Не доехав до меня метров 200-250, машина круто развернулась и покатила назад. Зная окружающую местность, я предположил, что автомобиль должен будет обязательно проехать через хутор Лопушина, а там оборонялся наш 1-й батальон. Я быстро побежал на свой наблюдательный пункт к телефону, позвонил в батальон и потребовал задержать автомашину. Старший лейтенант Креута доложил мне, что та уже проскочила. Обидно, ведь у нас из под носа удрали какие-то крупные немецкие чины.

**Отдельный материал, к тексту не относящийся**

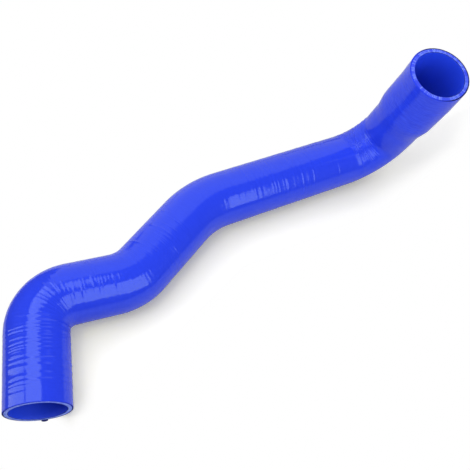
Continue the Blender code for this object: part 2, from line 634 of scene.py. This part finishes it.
def yarn_ends(turns, across, outer, chance):
    """How strongly the yarn ends show, from 0 to about 1, across and round a cut."""
    beads = round(2 * math.pi * outer / BEAD_PITCH)
    drifts = np.append(chance.normal(0, 0.5, BEAD_DRIFTS), 0)
    strengths = chance.uniform(0, 1.2, beads) ** 1.5
    drift = np.interp(turns, np.linspace(0, 2 * math.pi, BEAD_DRIFTS + 1), drifts)
    strength = np.interp(turns, np.linspace(0, 2 * math.pi, beads), strengths)
    shift = 0.7 * np.sin(9 * across)[:, None]
    yarn = 0.5 + 0.5 * np.cos(turns * beads + drift[None, :] + shift)
    layers = 0.75 + 0.25 * np.cos(across * 2 * math.pi * PLY_LAYERS)[:, None]
    return yarn * strength[None, :] * layers


def make_plies(name, mouth, ahead, paleness_and_painted_light, seed):
    """The ring of fabric plies that shows in a cut end, a little proud of it."""
    turns = side_turns(CUT_SIDES)
    across = np.linspace(0, 1, CUT_RINGS)
    outer = float(outside_radius(mouth)) - OUTER_SKIN
    inner = float(bore_radius(mouth)) + INNER_SKIN
    yarn = yarn_ends(turns, across, outer, np.random.default_rng(seed))
    # The paleness carries painted light at the plain mouth, lifting its plies' colour.
    fibre_and_painted_light = np.clip(paleness_and_painted_light + 1.10 * yarn + 0.20 * across[:, None] ** 4, 0, 1)
    fibre_and_painted_light = np.concatenate([fibre_and_painted_light, fibre_and_painted_light[-1:], fibre_and_painted_light[:1]])
    domed = np.sin(math.pi * across)[:, None] ** 0.5
    front = mouth + ahead * PLY_RISE * (0.3 + 0.7 * yarn) * domed
    back = np.full((2, CUT_SIDES), mouth - ahead * 2 * PLY_RISE)
    lengths = np.concatenate([front, back])
    radii = np.concatenate([outer + (inner - outer) * across, [inner, outer]])[:, None]
    place = np.array(place_at(mouth))
    left = radii * np.sin(turns)[None, :]
    up = radii * np.cos(turns)[None, :]
    straight = np.stack((lengths, left, up), axis=-1)
    moves = np.stack((lengths - mouth, left, up), axis=-1)
    points = place[:3, 3] + moves @ place[:3, :3].T
    if ahead < 0:
        points, straight, fibre_and_painted_light = points[::-1], straight[::-1], fibre_and_painted_light[::-1]
    bands = np.zeros(len(points), dtype=int)
    return make_piece(name, points, straight, (cut_material(),), bands, fibre_and_painted_light)


def make_scrap():
    """A scrap of trimmed rubber left on the underside of the plain mouth, coloured dark
    navy as painted shade where it meets the floor.
    """
    out = float(outside_radius(0.0)) - SCRAP_DEPTH
    left = out * math.sin(SCRAP_SIDE)
    up = out * math.cos(SCRAP_SIDE)
    centre = Matrix.Translation((-SCRAP_DEPTH, left, up))
    turned = Matrix.Rotation(-SCRAP_SIDE, 4, "X")
    size = Matrix.Diagonal((*SCRAP_SIZE, 1))
    bpy.ops.mesh.primitive_uv_sphere_add(
        segments=SCRAP_SIDES, ring_count=SCRAP_SIDES // 2, radius=1)
    scrap = bpy.context.object
    scrap.name = "trim_scrap_painted_shade"
    scrap.data.shade_smooth()
    # The scrap's dark navy is painted shade.
    scrap.data.materials.append(new_material("silicone_scrap_painted_shade", PAINTED_SHADE_NAVY)[0])
    scrap.data.transform(place_at(0.0) @ centre @ turned @ size)
    return scrap


def direction(heading, pitch):
    """The way to look: a turn from +Y towards +X, and a climb from the level."""
    level = math.cos(pitch)
    return Vector((
        level * math.sin(heading),
        level * math.cos(heading),
        math.sin(pitch),
    ))


def aimed(facing, roll):
    """The turn that aims a camera or a lamp, rolled about its own axis."""
    turned = facing.to_track_quat("-Z", "Y").to_matrix().to_4x4()
    return turned @ Matrix.Rotation(roll, 4, "Z")


def make_camera():
    """The photograph's view, on a full-frame 50 mm lens."""
    forward = direction(VIEW_HEADING, -VIEW_PITCH)
    data = bpy.data.cameras.new("camera")
    data.lens = LENS
    data.sensor_width = SENSOR_WIDTH
    camera = bpy.data.objects.new("camera", data)
    bpy.context.scene.collection.objects.link(camera)
    away = Matrix.Translation(AIM - forward * VIEW_DISTANCE)
    camera.matrix_world = away @ aimed(forward, VIEW_ROLL)
    bpy.context.scene.camera = camera


def make_panel(panel, reflected=True, lit=None):
    """An area light that shows this brightness in a reflection, where 1 is white."""
    facing = direction(math.radians(panel.heading), math.radians(panel.pitch))
    data = bpy.data.lights.new(panel.name, "AREA")
    data.shape = "RECTANGLE"
    data.size = panel.width
    data.size_y = panel.height
    data.energy = panel.brightness * math.pi * panel.width * panel.height
    light = bpy.data.objects.new(panel.name, data)
    bpy.context.scene.collection.objects.link(light)
    centre = Matrix.Translation(panel.centre)
    light.matrix_world = centre @ aimed(facing, math.radians(panel.roll))
    light.visible_camera = False
    light.visible_glossy = reflected
    if lit is not None:
        light.light_linking.receiver_collection = lit


def make_world():
    """White behind the object, and a dim room for everything that lights it."""
    world = bpy.data.worlds.new("studio")
    bpy.context.scene.world = world
    world.use_nodes = True
    tree = world.node_tree
    background = tree.nodes["Background"]
    background.inputs["Color"].default_value = WHITE
    seen = node(tree, "ShaderNodeLightPath").outputs["Is Camera Ray"]
    strength = ranged(tree, seen, ROOM_BRIGHTNESS, 1.0)
    tree.links.new(strength, background.inputs["Strength"])


def table_look(tree):
    """What lights the hose from below: the white table, and nothing past its edge."""
    place = node(tree, "ShaderNodeNewGeometry").outputs["Position"]
    parts = parts_of(tree, place)
    front, front_y = TABLE_FRONT
    back, back_y = TABLE_BACK
    edge = ranged(tree, parts["Y"], front, back, start=front_y, end=back_y)
    over = node(tree, "ShaderNodeMath", operation="GREATER_THAN")
    tree.links.new(parts["X"], over.inputs[0])
    tree.links.new(edge, over.inputs[1])
    paper = node(tree, "ShaderNodeBsdfDiffuse")
    paper.inputs["Color"].default_value = TABLE_WHITE
    beyond = node(tree, "ShaderNodeBsdfTransparent")
    return mixed_shaders(tree, over.outputs[0], beyond.outputs[0], paper.outputs[0])


def faded(tree, place, fade):
    """A share that rises from 0 where the fade starts on the floor to 1 at its end."""
    offset = node(tree, "ShaderNodeVectorMath", operation="SUBTRACT")
    offset.inputs[1].default_value = (*fade.through, 0)
    tree.links.new(place, offset.inputs[0])
    reach = node(tree, "ShaderNodeVectorMath", operation="DOT_PRODUCT")
    reach.inputs[1].default_value = Vector((*fade.towards, 0)).normalized()
    tree.links.new(offset.outputs["Vector"], reach.inputs[0])
    share = ranged(tree, reach.outputs["Value"], 0.0, 1.0, start=0.0, end=fade.length)
    share.node.interpolation_type = "SMOOTHSTEP"
    return share


def chosen(tree, operation, shares):
    """The greatest or the least of several shares."""
    kept = shares[0]
    for share in shares[1:]:
        made = node(tree, "ShaderNodeMath", operation=operation)
        tree.links.new(kept, made.inputs[0])
        tree.links.new(share, made.inputs[1])
        kept = made.outputs[0]
    return kept


def photographed_look(tree):
    """The floor as the camera sees it: white, apart from the hose's grey shadow."""
    place = node(tree, "ShaderNodeNewGeometry").outputs["Position"]
    middle = [faded(tree, place, fade) for fade in SHADOW_MIDDLE]
    sides = [faded(tree, place, fade) for fade in SHADOW_SIDES]
    plain = chosen(tree, "MAXIMUM", [chosen(tree, "MINIMUM", middle), *sides])
    sky = node(tree, "ShaderNodeAmbientOcclusion")
    sky.inputs["Distance"].default_value = SKY_DISTANCE
    openness = ranged(tree, sky.outputs["AO"], 0.0, 1.0, SKY_IN_SHADOW, SKY_IN_OPEN)
    colour = mixed(tree, openness, SHADOW_PAPER, OPEN_PAPER)
    paper = node(tree, "ShaderNodeBsdfDiffuse")
    tree.links.new(colour, paper.inputs["Color"])
    white = node(tree, "ShaderNodeEmission")
    return mixed_shaders(tree, plain, paper.outputs[0], white.outputs[0])


def make_floor():
    """A white floor that keeps the hose's shadow."""
    bpy.ops.mesh.primitive_plane_add(size=FLOOR_SIZE)
    floor = bpy.context.object
    floor.name = "floor"
    material = bpy.data.materials.new("floor")
    material.use_nodes = True
    floor.data.materials.append(material)
    tree = material.node_tree
    tree.nodes.clear()
    seen = node(tree, "ShaderNodeLightPath").outputs["Is Camera Ray"]
    look = mixed_shaders(tree, seen, table_look(tree), photographed_look(tree))
    output = node(tree, "ShaderNodeOutputMaterial")
    tree.links.new(look, output.inputs["Surface"])


make_camera()
make_world()
make_floor()

tube = make_tube()
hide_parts("hose")
pieces = (
    tube,
    # The plain mouth's plies are painted paler, as painted light.
    make_plies("plain_mouth_plies", 0.0, -1, PLAIN_MOUTH_PALENESS_AND_PAINTED_LIGHT, seed=11),
    make_plies("cuff_mouth_plies", HOSE_LENGTH, 1, CUFF_MOUTH_PALENESS, seed=12),
    make_scrap(),
)
lit = bpy.data.collections.new("lit_by_side_fills")
for piece in pieces:
    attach(piece, "root")
    lit.objects.link(piece)

for panel in PANELS:
    make_panel(panel)
make_panel(NEAR_FILL, reflected=False)
for panel in SIDE_FILLS:
    make_panel(panel, reflected=False, lit=lit)

bpy.context.scene.view_settings.view_transform = "Standard"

В ночь на 30-е августа 1942-го года нами было получено приказание о немедленной передаче занимаемых позиций другой части. Сдав в течение ночи позиции и введя новое командование в курс обстановки, мы ушли в лес в пойме реки Дон. В лесу, согласно предварительному распоряжению, стали готовиться к более чем стокилометровому переходу в район Сталинграда. Вечером 30-го августа мы организованно выступили по указанному нам маршруту и шли форсированным маршем всю ночь. От захватываемых пленных, нам давно было известно, что в Сталинграде кипят уличные бои. Надо было торопиться. Перед рассветом 31-го августа начался моросящий дождь, поэтому, несмотря на сильную усталость, мы продолжали марш почти до полудня, оставаясь необнаруженными вражеской авиацией. Как только дождь утих, мы остановились, замаскировались и сделали большой привал. Покормив людей горячей пищей, до наступления сумерек отдыхали. Вечером вновь накормили бойцов и продолжили марш ночью. Так повторялось ещё дважды. Перед рассветом 3-го сентября мы завершили марш и сосредоточились в указанном нам районе. Немецкая авиация всё время находилась в воздухе, поэтому приходилось постоянно соблюдать все меры маскировки. Хотя местность была открытая, нам это удалось, самолёты нас не тревожили. Мы укрывались в балках и оврагах, каких в тех местах много.
Днём 3-го сентября нам было приказано немедленно переместиться. Противник сразу нас обнаружил и начал бомбить. С трудом достигнув указанного района сосредоточения, мы вновь расположились в балках. Теперь уже противник внимательно следил за нами. Его самолёты систематически нас обстреливали и бомбили.